Prison is a box. Once a person is trapped inside, the box’s hard lines and confines become their entire world. The box presses down on the people it holds captive and tries to destroy what makes them unique, what makes them human, all in the interests of conformity, survival and the comfort of others. In Punching the Air, 16-year-old Amal Shahid finds himself slammed inside the cold, concrete box of a juvenile detention center after a false accusation.
Amal is a talented visual artist, an aspiring poet and rapper, a well-read scholar and a skilled skater, beloved by his Muslim family. He’s never fit easily into any box. Caught in the wrong place at the wrong time, Amal and his friends got into a fight with a group of white kids at the basketball court in Amal’s gentrifying neighborhood. Amal admits to throwing the first punch, but he definitely didn’t throw the punch that put one of the white kids in a coma. That doesn’t save him from becoming the victim of an unjust, racist system that punishes him for it anyway. As Amal serves out his sentence, he tries to write and paint his way out of the box, even as the box itself—and many of those trapped inside it with him—try to break him. In spite of his surroundings, he clings to hope and saves himself by finding his truth through art and creativity.

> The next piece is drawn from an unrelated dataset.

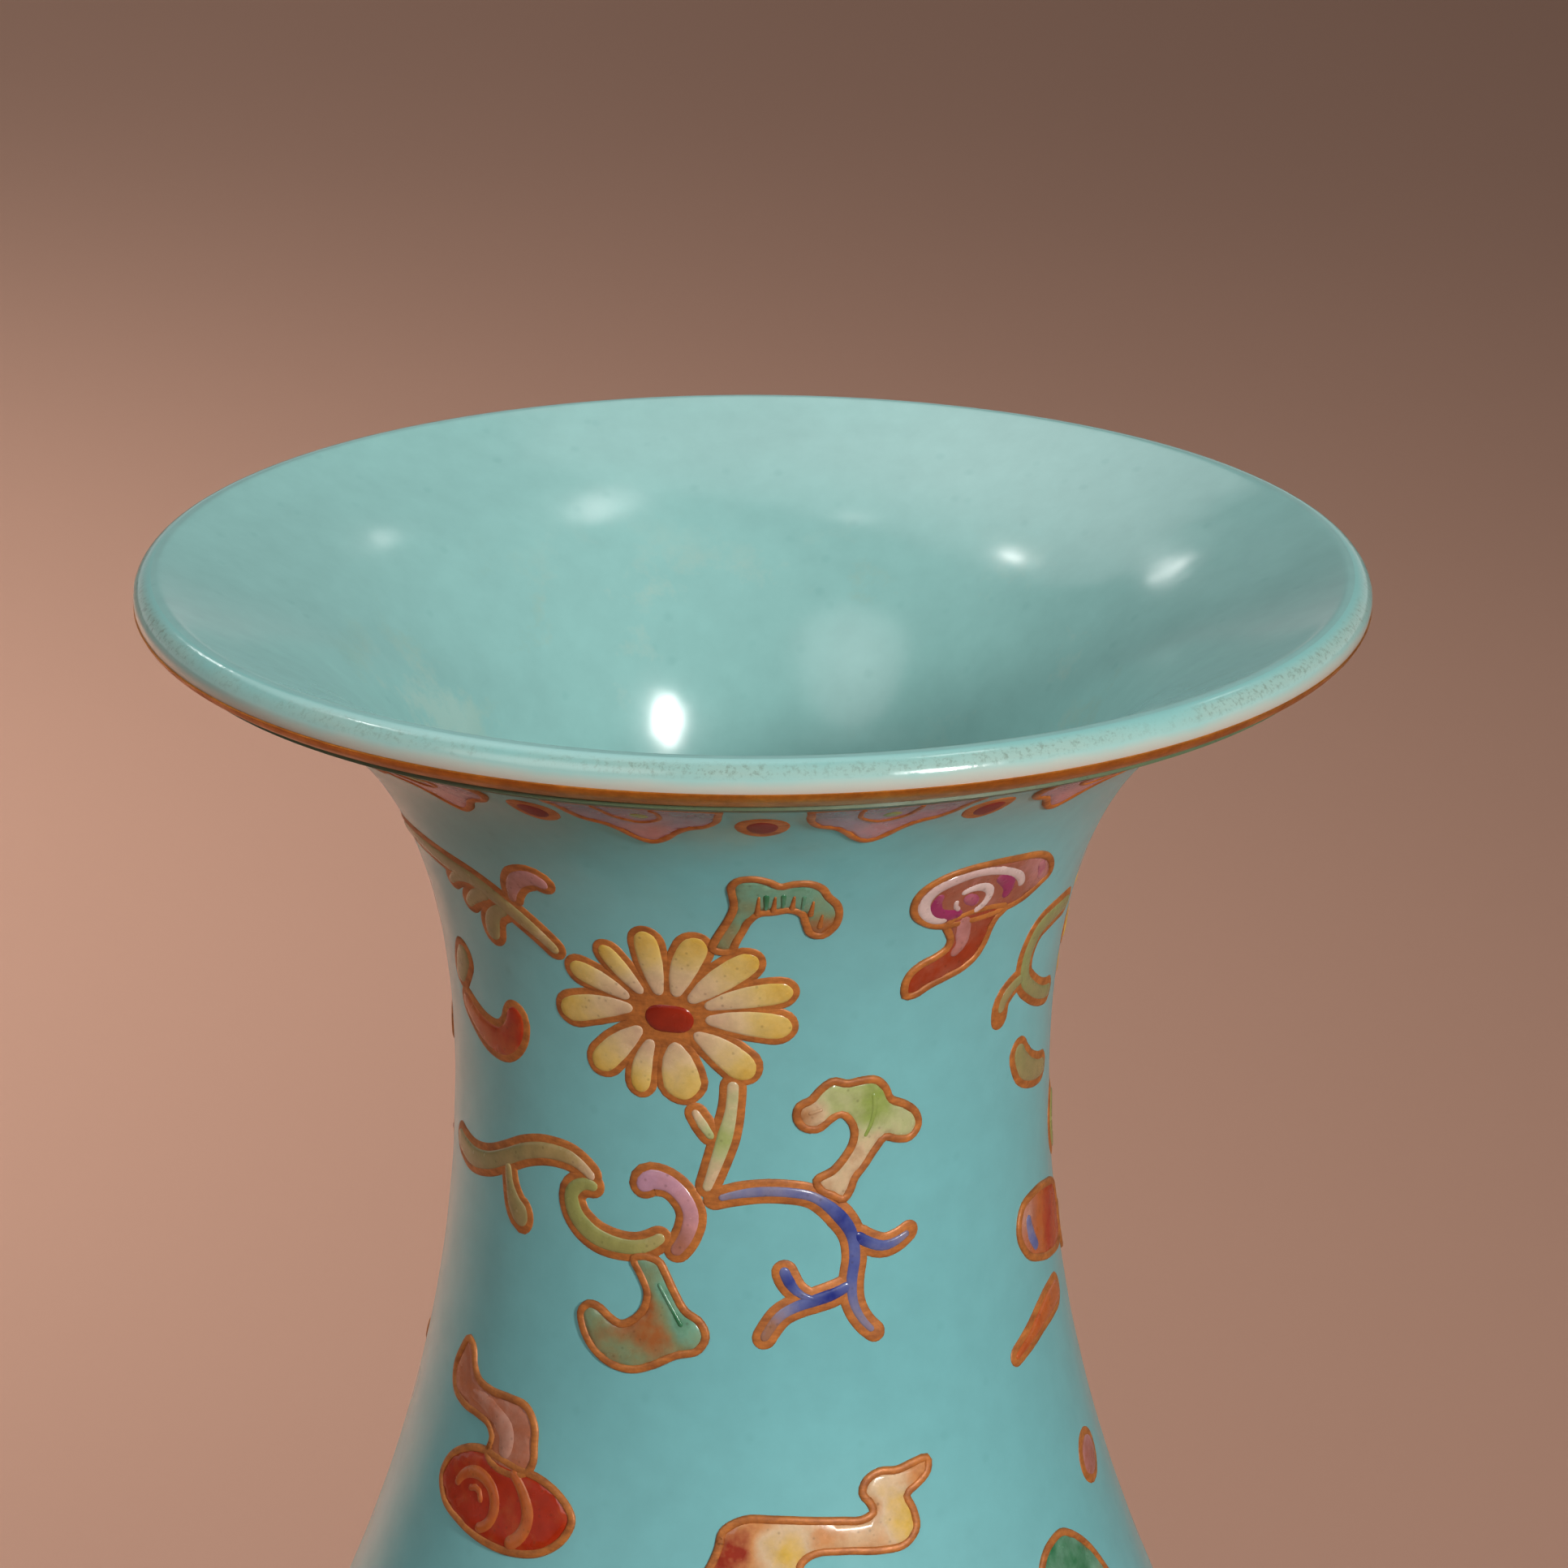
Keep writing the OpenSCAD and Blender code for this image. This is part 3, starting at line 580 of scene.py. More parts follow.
# Scrolls and hooks between one spray and the next
LEFT_WING = [
    ("vines", (0.2, 0.6, 0.7, 0.6), (0.9, 1.4, 1.6, 1.6, 1.3, 1.1),
     [(-12.8, 15.4), (-14.4, 16.9), (-16.2, 18.2), (-18.5, 19.5), (-21.5, 20.2), (-25.0, 20.6),
      (-28.0, 20.4)]),
    ("vines", (0.5, 0.65), (1.0, 1.2, 1.7, 1.5),
     [(-16.4, 17.9), (-17.7, 17.2), (-18.4, 16.0), (-18.6, 14.7)]),
    ("vines", (0.55, 0.45), (1.1, 1.2, 0.8), [(-17.8, 18.8), (-19.3, 18.1), (-20.6, 16.9)]),
    ("vines", (0.6, 0.5), (1.1, 1.0, 0.6), [(-19.0, 19.6), (-20.8, 19.2), (-22.0, 18.3)]),
    ("curls", (0.0, 0.2, 0.4), (0.7, 1.2, 1.5, 1.5, 1.2),
     [(-15.5, 19.0), (-15.1, 20.4), (-14.2, 21.5), (-13.0, 21.9), (-12.3, 21.2)]),
    ("vines", (0.6, 0.7), (1.8, 2.0, 1.5), [(-23.2, 12.2), (-24.4, 10.8), (-25.4, 9.2)]),
    ("red_cloud", (0.5, 0.2, 0.0), (1.5, 1.8, 2.1, 2.2, 2.1, 1.8),
     [(-25.0, 8.2), (-23.5, 7.2), (-21.5, 6.4), (-19.5, 6.5), (-18.2, 7.8), (-18.0, 9.6)]),
    ("vines", (0.1, 0.5, 0.7, 0.6), (0.7, 1.2, 1.3, 1.3, 1.3, 1.5, 1.8, 1.5),
     [(-11.3, -1.7), (-13.0, -0.6), (-15.2, -0.5), (-17.4, -1.1), (-19.6, -2.2), (-22.3, -3.4),
      (-25.0, -3.9), (-28.0, -3.4)]),
    ("vines", (0.45, 0.55), (0.8, 1.0, 1.8, 2.2),
     [(-19.4, -2.6), (-19.1, -4.4), (-18.4, -5.7), (-17.2, -6.3)]),
]
RIGHT_WING = [
    ("vines", (0.8, 0.9, 0.7), (1.2, 1.4, 1.6, 1.3, 1.2, 1.1, 1.1),
     [(27.5, 14.6), (24.8, 14.8), (22.4, 14.2), (21.6, 12.5), (21.9, 10.6), (23.4, 9.3), (27.5, 7.8)]),
    ("vines", (0.8, 0.4), (0.9, 1.1, 0.8),
     [(21.5, 10.8), (20.2, 10.4), (19.4, 9.6), (19.3, 8.8)], (0.0, 0.8)),
    ("vines", (0.7, 0.5), (1.4, 2.0, 1.6, 1.3), [(22.2, 5.4), (23.2, 3.6), (25.4, 2.4), (27.8, 2.0)]),
    ("red_cloud", (0.3, 0.5), (0.5, 1.1, 1.8, 1.8),
     [(20.3, -17.4), (22.4, -16.6), (24.5, -15.8), (28.5, -15.3)]),
    ("pink_cloud", (0.4, 0.5), (2.4, 3.0, 2.4), [(26.4, -28.6), (27.5, -28.0), (28.8, -27.2)]),
]
RED_LEAF = (
    "red_cloud", [(23.0, -8.2, 0.9), (25.0, -10.4, 0.5), (27.5, -10.0, 0.0), (30.0, -10.0, 0.1)],
    [(22.3, -8.8), (23.0, -7.2), (25.0, -6.8), (28.0, -7.2), (31.0, -8.5), (31.0, -12.5), (28.0, -12.4),
     (25.5, -11.8), (23.4, -10.8)])
LOW_LEAF = (
    "leaves", [(21.4, -34.0, 0.9), (19.0, -37.0, 0.6), (24.0, -36.5, 0.6)],
    [(17.6, -37.0), (18.4, -33.6), (19.8, -31.4), (21.4, -30.9), (23.0, -32.0), (24.6, -34.4),
     (25.4, -37.5), (22.0, -39.5), (19.0, -39.0)])
# Collar, about the middle of a head
HEAD = (
    "heads", [(-4.4, 1.5, 0.1), (4.4, 1.5, 0.1), (0.0, 3.2, 0.2), (-2.6, -1.4, 0.5), (2.6, -1.4, 0.5),
              (0.0, -3.6, 1.0)],
    [(-5.2, 3.6), (-5.2, 1.0), (-5.0, -1.0), (-4.4, -2.2), (-3.1, -2.9), (-2.2, -3.9), (-1.4, -5.0),
     (-0.1, -5.8), (1.1, -5.1), (2.0, -3.9), (3.0, -2.9), (4.3, -2.2), (5.1, -1.0), (5.4, 1.0),
     (5.4, 3.6), (2.6, 4.0), (0.0, 4.1), (-2.6, 4.0)])
HEAD_ARC = [(-2.2, 3.4), (-2.1, 1.4), (-1.7, -0.4), (-0.2, -1.6), (1.3, -0.6), (1.6, 1.4), (1.4, 3.4)]


def flower(chart, lines):
    hx, hy = HEART
    paint(lines).stroke(chart, eased([(hx - 3.2, hy), (hx + 3.2, hy)], 8), (5.0,), GILT_RISE, (0.5, 0.5))
    for root, middle, tip, wide in PETALS:
        start = (root[0] + 0.14 * (hx - root[0]), root[1] + 0.14 * (hy - root[1]))
        widths = (0.7, 0.85 * wide, 1.1 * wide, 1.14 * wide, 0.9 * wide)
        band(chart, lines, "petals", (0.0, 0.2, 0.5, 0.8, 1.0), widths, [start, middle, tip], (0.0, 0.0),
             0.42)
    paint("hearts").stroke(chart, eased([(hx - 1.65, hy), (hx + 1.65, hy)], 8), (2.3,), DETAIL_RISE,
                           (0.2, 0.8))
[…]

A fast-paced novel in verse co-authored by National Book Award finalist Ibi Zoboi (American Street) and activist Yusef Salaam of the Exonerated Five, Punching the Air is an intimate and moving portrait of the realities and consequences of the school-to-prison pipeline. Amal’s first-person narration is an extraordinary achievement of characterization. His voice on the page is youthful but wise, cutting but inviting, quiet but resonant; his words read effortlessly, but that effortlessness is clearly the result of skilled effort. Punching the Air more than deserves a place among both outstanding YA novels in verse, including Elizabeth Acevedo’s The Poet X and Jason Reynolds’ Long Way Down, and among YA novels that explore the intersection of race and justice, including Angie Thomas’ The Hate U Give and Kim Johnson’s This Is My America. This is vital reading for every teen.